3. Design of Technical and Organizational Measures

Identified risks are addressed through a combination of:

  • Technical measures – design, locks, covers, sensors,
  • Electronic measures – emergency buttons, alerts,
  • Organizational measures – training, labeling, operational rules.

At TRIOM, we aim for synergy between these measures so they reinforce each other.

4. Validation – Functionality Verification

After production and installation, all safety features are tested. For example:

  • How quickly the emergency stop reacts,
  • Whether interlocks work under abnormal conditions,
  • System reaction to simulated faults (e.g. suction cup disconnection).

Commissioning includes load and electrical inspections.

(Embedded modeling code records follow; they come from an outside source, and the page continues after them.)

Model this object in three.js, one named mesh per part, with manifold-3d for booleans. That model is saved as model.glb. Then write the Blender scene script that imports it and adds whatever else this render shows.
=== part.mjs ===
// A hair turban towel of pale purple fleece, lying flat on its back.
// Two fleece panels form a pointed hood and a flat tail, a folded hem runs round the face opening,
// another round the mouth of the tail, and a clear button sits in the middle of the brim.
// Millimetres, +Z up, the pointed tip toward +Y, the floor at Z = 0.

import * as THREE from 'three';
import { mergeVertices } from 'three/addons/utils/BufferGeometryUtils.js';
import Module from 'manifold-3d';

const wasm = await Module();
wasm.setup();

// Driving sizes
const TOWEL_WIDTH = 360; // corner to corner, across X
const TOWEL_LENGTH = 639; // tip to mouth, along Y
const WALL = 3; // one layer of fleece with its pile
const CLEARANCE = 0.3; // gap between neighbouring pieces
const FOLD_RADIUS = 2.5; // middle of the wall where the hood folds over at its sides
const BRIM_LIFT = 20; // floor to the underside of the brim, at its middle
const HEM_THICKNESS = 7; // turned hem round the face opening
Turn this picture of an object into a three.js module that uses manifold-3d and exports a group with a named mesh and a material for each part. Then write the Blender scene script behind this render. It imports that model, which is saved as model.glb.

5. Operator Training as a Key Factor

Even the best design fails if operators are not properly trained. TRIOM emphasizes comprehensive training for both operators and maintenance staff, including:

  • Practical control instruction,
  • Fault simulation,
  • Instruction for visual status inspection.

6. Ergonomic Innovations

Modern devices are designed for intuitive operation – using handle shapes, controller feedback, self-balancing systems, or auto-brakes. The goal is to reduce physical strain and the risk of fatigue errors.

Conclusion

Safety is not static. It’s a dynamic and deliberate process that starts with design and extends through long-term operation. At TRIOM, safety is embedded in every project – from single-joint arms to specialized manipulators and custom-built machines.

A safe manipulator is a true operational partner – protecting people, enhancing performance, and providing certainty in every shift.